It’s no secret that with vacancy rates reaching record highs, shopping center landlords have been more willing to accept non-retail tenants, including medical offices, schools and religions institutions. What few might realize, however, is that working with non-retail uses can sometimes be a boon for shopping centers, especially when it comes to professional services tenants such as financial advisors, insurance companies and accounting firms.
These types of tenants tend to accept longer lease terms than traditional retailers, are financially sound and often bring in additional traffic to the centers they are in, says Andre Koleszar, Atlanta-based vice president and regional officer with Regency Centers, a Jacksonville, Fla.-based shopping center REIT with a 44.9-million-square-foot portfolio. On average, professional services firms sign leases for 10 years, while a standard lease for a retailer would involve a five-year term.
“My perspective on them is they are great tenants to have. They tend to draw clients that might not otherwise come to the shopping center, most of them are quite solvent, we will likely enjoy a longer-term deal with them and they tend to renew. It’s a great return on investment,” says Koleszar.
Attracting a professional services firm to a retail property, however, is no easy task.
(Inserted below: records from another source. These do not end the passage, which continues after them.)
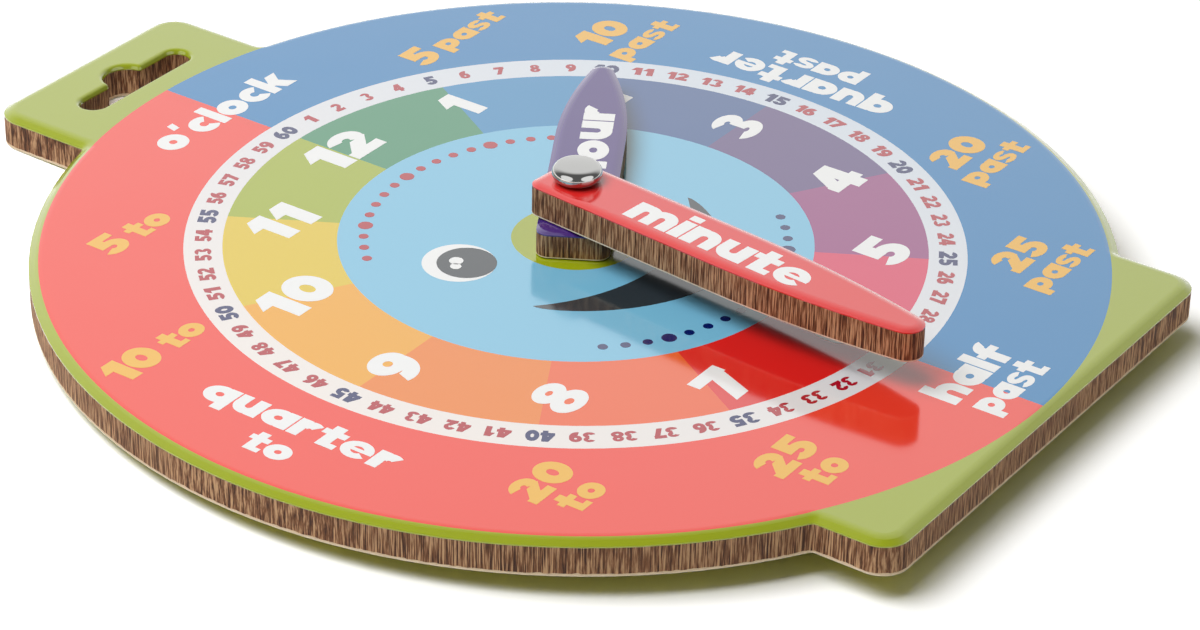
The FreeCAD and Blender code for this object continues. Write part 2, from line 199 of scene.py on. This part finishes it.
film.links.new(haze, outlet.inputs["Roughness"])
film.links.new(bump.outputs[0], outlet.inputs["Normal"])


def laminate(tree, surface, spot, print_colour, waves=1.0):
    """Puts a print under the gloss film."""
    if isinstance(print_colour, bpy.types.NodeSocket):
        tree.links.new(print_colour, surface.inputs["Base Color"])
    else:
        surface.inputs["Base Color"].default_value = print_colour
    skin = place(tree, "ShaderNodeGroup", {"node_tree": film}, {"Vector": spot, "Waves": waves})
    tree.links.new(skin.outputs["Roughness"], surface.inputs["Roughness"])
    tree.links.new(skin.outputs["Normal"], surface.inputs["Normal"])
    tree.links.new(skin.outputs["Normal"], surface.inputs["Coat Normal"])
    surface.inputs["Coat Weight"].default_value = 1
    surface.inputs["Coat Roughness"].default_value = coat_roughness


# ---- Dial sheet ----
# Printed cover paper on the board's face: a lime board, a disc that is red before the hour and blue after
# it, a white minute ring, twelve hour sectors, a light-blue face and a lime nose. The white ring carries
# painted shade: light and warm at the 9 o'clock side, darker and cooler towards 3 o'clock.

disc_radius = 0.1051
ring_radius = 0.077
sector_radius = 0.0694
face_radius = 0.047
nose_radius = 0.0128

lime = colour(158, 171, 14)
to_red = colour(238, 60, 40)
past_blue = colour(8, 124, 184)
ring_lit_warm = colour(238, 230, 226)
ring_shaded_cool = colour(212, 220, 232)
face_blue = colour(122, 190, 222)
sector_colours = [
    (56, 140, 100),
    (48, 138, 190),
    (56, 92, 148),
    (98, 76, 130),
    (152, 64, 128),
    (218, 52, 96),
    (224, 34, 30),
    (236, 96, 36),
    (234, 128, 20),
    (236, 166, 14),
    (222, 192, 16),
    (162, 176, 22),
]

dial, tree, surface, spot = finish("dial_print")
axes = place(tree, "ShaderNodeSeparateXYZ", None, {0: spot})
across, up = axes.outputs["X"], axes.outputs["Y"]
flat = place(tree, "ShaderNodeVectorMath", {"operation": "MULTIPLY"}, {0: spot, 1: (1, 1, 0)}).outputs[0]
radius = place(tree, "ShaderNodeVectorMath", {"operation": "LENGTH"}, {0: flat}).outputs["Value"]
turn = calc(tree, "FRACT", calc(tree, "DIVIDE", calc(tree, "ARCTAN2", across, up), math.tau))
sectors = ramp(
    tree, turn, [(hour / 12, colour(*shade)) for hour, shade in enumerate(sector_colours)], "CONSTANT"
)
halves = over(tree, calc(tree, "GREATER_THAN", across, 0), to_red, past_blue)
printed = over(tree, calc(tree, "LESS_THAN", radius, disc_radius), lime, halves)
# Painted shade on the white ring: lighter and warmer at the 9 o'clock side, fading to darker and cooler
# towards 3 o'clock.
ring_painted_falloff = over(tree, calc(tree, "MULTIPLY_ADD", across, 0.5 / ring_radius, 0.5), ring_lit_warm, ring_shaded_cool)
printed = over(tree, calc(tree, "LESS_THAN", radius, ring_radius), printed, ring_painted_falloff)
printed = over(tree, calc(tree, "LESS_THAN", radius, sector_radius), printed, sectors)
printed = over(tree, calc(tree, "LESS_THAN", radius, face_radius), printed, face_blue)
printed = over(tree, calc(tree, "LESS_THAN", radius, nose_radius), printed, lime)
laminate(tree, surface, spot, printed)
dress(dial, "dial_sheet")


# ---- Back sheets ----
# Plain paper glued to the backs: olive on the board, and on the hands a dark brown that is painted shade,
# standing for the shade under the hands. The cut edge of each shows as a thin cream line under the brown
# board. Each row is its main colour, its darker clouds and its scuffs.

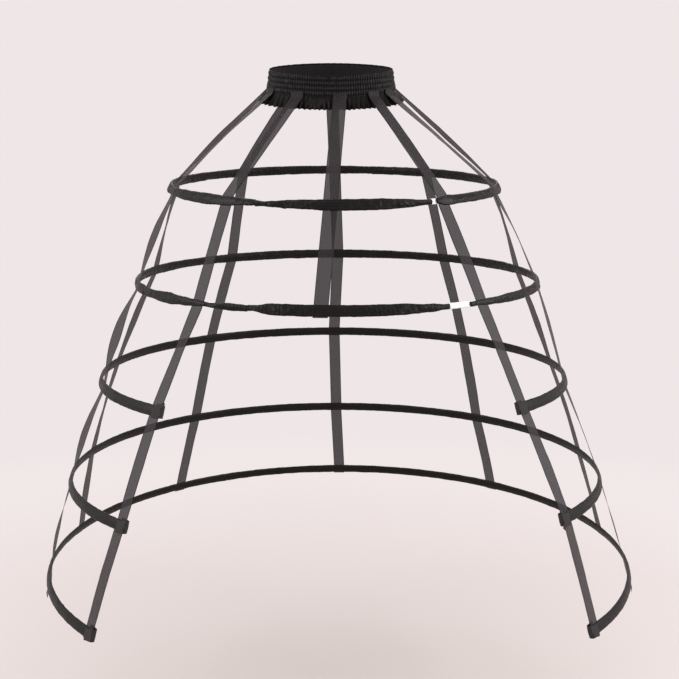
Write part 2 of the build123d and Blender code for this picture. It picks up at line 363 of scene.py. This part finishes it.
def tape_finish(colours):
    """Thin black ribbon that lets some light through, with closer woven edges."""
    f = Finish("tape_ribbon")
    cloth = f.along_cloth()
    along, _, place = cloth.split()
    ribs = (along * (tau / 0.0007)).sine() * 0.5
    threads = f.cloudy(f.scaled(cloth, (400, 4200, 0)), 1.0, 1.0)
    creases = f.cloudy(f.scaled(cloth, (30, 45, 0)), 1.0, 3.0)
    edge = abs(place).above(0.9)
    # painted highlight: the tape turns lighter where the crease noise is high
    tone = f.mixed(creases, colours.tape, colours.tape_light)
    tone = f.mixed(edge * 0.7, tone, colours.casing)
    height = threads * 0.03 + ribs * 0.01 + creases * 0.5 + edge * 0.1
    return f.finish(Base_Color=tone, Roughness=0.55 + creases * 0.15, Alpha=0.75 + edge * 0.2,
                    Normal=f.bumped(height, 0.0005), Specular_IOR_Level=0.16,
                    Sheen_Weight=0.02, Sheen_Roughness=0.5)


def band_finish(colours):
    """Black satin of the waistband and its frill, with elastic thread in rows and a painted
    highlight in patches.
    """
    f = Finish("band_satin")
    cloth = f.along_cloth()
    along, _, place = cloth.split()
    threads = f.cloudy(f.scaled(cloth, (900, 3600, 0)), 1.0, 1.0)
    creases = f.cloudy(f.scaled(cloth, (420, 60, 0)), 1.0, 3.0)
    mottled = f.cloudy(f.scaled(cloth, (60, 120, 0)), 1.0, 4.0)
    stitch = (place * place).below(0.0004) * (along / 0.0032).share().below(0.75)
    # painted highlight: the satin turns lighter in noise patches, standing in for light on the tops
    # of its folds; the same noise also varies the roughness
    tone = f.mixed((mottled - 0.3) * 1.3, colours.satin, colours.satin_painted_highlight_and_fuzz)
    tone = f.mixed(stitch * 0.5, tone, colours.thread)
    height = threads * 0.15 + creases * 0.9 + stitch * 0.5
    return f.finish(Base_Color=tone, Roughness=0.3 + mottled * 0.2, Normal=f.bumped(height, 0.0005),
                    Specular_IOR_Level=0.09)


def elastic_finish(colours):
    """Black woven elastic: cords round the band under a close plain weave."""
    f = Finish("woven_elastic")
    cloth = f.along_cloth()
    along, across, _ = cloth.split()
    cords = (across * (tau / CORD_PITCH)).sine()
    picks = (along * (tau / 0.0011)).sine()
    fuzz = f.cloudy(f.scaled(cloth, (1500, 1500, 0)), 1.0, 3.0)
    tone = f.mixed(fuzz, colours.elastic, colours.satin_painted_highlight_and_fuzz)
    return f.finish(Base_Color=tone, Roughness=0.7 + fuzz * 0.15,
                    Normal=f.bumped(cords * 0.5 + picks * 0.2 + fuzz * 0.3, 0.0006),
                    Specular_IOR_Level=0.2)


def sleeve_finish(colours):
    """White plastic sleeve, a little scuffed."""
    f = Finish("white_sleeve")
    place = f.place()
    scuffs = f.cloudy(f.scaled(place, (700, 700, 1400)), 1.0, 4.0)
    blotch = f.cloudy(place, 160.0, 3.0)
    tone = f.mixed((scuffs - 0.45) * 1.6, colours.sleeve, colours.sleeve_worn)
    return f.finish(Base_Color=tone, Roughness=0.38 + blotch * 0.25,
                    Normal=f.bumped(scuffs + blotch, 0.0004))


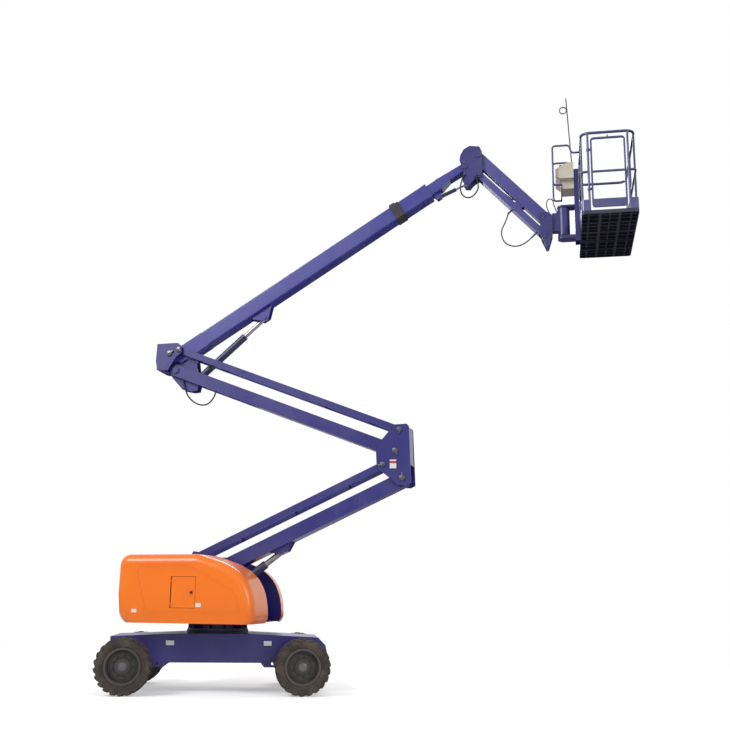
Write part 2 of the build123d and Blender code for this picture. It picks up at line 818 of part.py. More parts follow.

They tend to be sophisticated tenants with a unique set of requirements for their retail locations and, especially in today’s economic climate, are very concerned about spending money wisely, notes Greg Schuster, senior vice president and principal in the corporate services division of Cassidy Turley, a national commercial real estate firm. Schuster, who is based in the company’s St. Louis office, represents such clients as Allstate Insurance, Edward Jones Investments and H&R Block.